Meh and Other Uncertainties
Hand-to-Hand is needlessly complex. A game of units should not be so overly concerned with who can attack who in hand-to-hand and in what order. In addition, shooting is also similarly nitpicky with who can see what and where true Line-of-Sight matters. It is still a bit easier than previous editions as you can split fire and do some other interesting things. Warhammer 40K should really adopt the leader model approach like Chosen Men to streamline moving, shooting, and hand-to-hand.
Psykers are back and have their own phase. They can theoretically do psychic powers, shooting, and hand-to-hand all in one turn. I imagine this will only get more and more abusable as more powers get added to by various factions. Otherwise, they were just a bit of chrome add-ons for flavor.
There are some core scenarios in the book to help players get away from Kill’em All style missions. That is good a thing! They also did a lot of work with deployment zones and setting up the game to try and keep it replayable and avoid falling into the samey-samey mission/deployment zones all the time. That was a big improvement. These rules are only part of the larger rulebook and not the 12 page booklet. However, the deployment zones, along with who goes first, and scenario objectives should allow a lot of variable games to be played. You can even try to steal first turn, but it is a simply die roll with no risk/reward for trying to steal it.
Games Workshop also added Command Points to the game. These allow you to trigger special abilities or re-rolls. They add a bit of resource management to the game that was sorely needed for an added layer of decision making. All armies get a few base commands, and as your codex comes out you get more. It is only a matter of time before those will get ridiculous and way out of balance. However, I like the initial idea a lot.
It looks like Games Workshop actually woke-up and took a look around at the rest of the gaming industry and decided to try and compete a bit with modern designs. I applaud their efforts to try and streamline and modernize their core game. Ideas such as Command Points, removing Templates, and consolidating Stat lines are great strides forward.

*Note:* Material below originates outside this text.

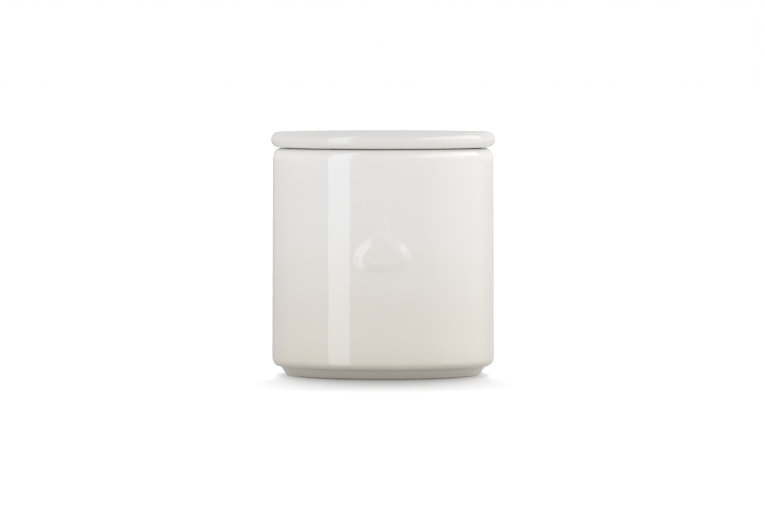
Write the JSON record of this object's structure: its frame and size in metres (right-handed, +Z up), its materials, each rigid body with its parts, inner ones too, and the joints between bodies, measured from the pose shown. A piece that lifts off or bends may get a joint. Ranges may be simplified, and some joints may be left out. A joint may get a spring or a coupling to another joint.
{
  "type": "garlic keeper",
  "caption": "Round glazed stoneware garlic keeper with a loose flat lid, a raised garlic bulb on the front, a sloped foot and small air holes in the back wall.",
  "frame": {"origin": "middle of the plane that the jar stands on, on the axis of the jar and the lid", "axes": "+Z up along the axis of the jar and the lid, the raised garlic bulb towards -Y, the air holes towards +Y"},
  "size_m": [0.1098, 0.1103, 0.1189],
  "materials": {
    "jar_glaze": "gloss",
    "lid_glaze": "gloss"
  },
  "bodies": {
    "jar": {"jar": "jar_glaze"},
    "lid": {"lid": "lid_glaze"}
  },
  "joints": [
    {"name": "lid_lift", "type": "slide", "parent": "jar", "child": "lid", "axis": [0, 0, 1], "range_m": [0, 0.1]}
  ]
}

However, there are still some design decisions at the core of the game that continue to make it unappealing to me. Lack of a coherent system and the I-GO-U-GO turn sequence combined with the game size (# of Units being played) is unattractive to me. There were just long stretches where I as a player was not making any decisions, only reacting with dice rolls.
Will I play this again? Probably. Some of my old buddies are jumping back on. However, I image that as more Codex and rules come out it will turn into a bigger train wreck as it goes. I remember the days of playing Warhammer 3rd Edition with the Ravening Hordes black and white army lists. That was an effective and streamlined game that I could finish quickly at reasonable points. However, once more Army Books were released it became more and more of a tangled mess. I expect 8th Edition to be no different, and the few Faction specific books I have looked at have not made me feel any better.
I have been on this merry-go-round before, and I got off. I am not eager to get on it again. I am definitely not spending more money for another ride.